■ Requirements:
Repeat only the lines from the one containing "Continue the three.js" through the one containing "return material", exactly as written, both ends included.

■ Records shown:
>> begin

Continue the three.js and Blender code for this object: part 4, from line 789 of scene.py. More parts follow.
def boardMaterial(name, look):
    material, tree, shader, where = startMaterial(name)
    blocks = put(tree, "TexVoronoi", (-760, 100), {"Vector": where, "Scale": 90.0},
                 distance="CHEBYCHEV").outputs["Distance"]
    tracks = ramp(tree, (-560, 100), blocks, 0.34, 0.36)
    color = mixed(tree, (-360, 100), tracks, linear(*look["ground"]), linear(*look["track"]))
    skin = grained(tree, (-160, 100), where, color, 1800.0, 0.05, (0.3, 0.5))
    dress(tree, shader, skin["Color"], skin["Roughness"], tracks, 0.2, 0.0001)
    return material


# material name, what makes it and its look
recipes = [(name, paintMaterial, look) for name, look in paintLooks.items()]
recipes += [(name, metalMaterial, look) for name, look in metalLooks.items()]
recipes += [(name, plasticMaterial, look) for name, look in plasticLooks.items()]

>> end
>> begin

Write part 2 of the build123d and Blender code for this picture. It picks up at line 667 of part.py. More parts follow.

>> end

■ The response:
Continue the three.js and Blender code for this object: part 4, from line 789 of scene.py. More parts follow.
def boardMaterial(name, look):
    material, tree, shader, where = startMaterial(name)
    blocks = put(tree, "TexVoronoi", (-760, 100), {"Vector": where, "Scale": 90.0},
                 distance="CHEBYCHEV").outputs["Distance"]
    tracks = ramp(tree, (-560, 100), blocks, 0.34, 0.36)
    color = mixed(tree, (-360, 100), tracks, linear(*look["ground"]), linear(*look["track"]))
    skin = grained(tree, (-160, 100), where, color, 1800.0, 0.05, (0.3, 0.5))
    dress(tree, shader, skin["Color"], skin["Roughness"], tracks, 0.2, 0.0001)
    return material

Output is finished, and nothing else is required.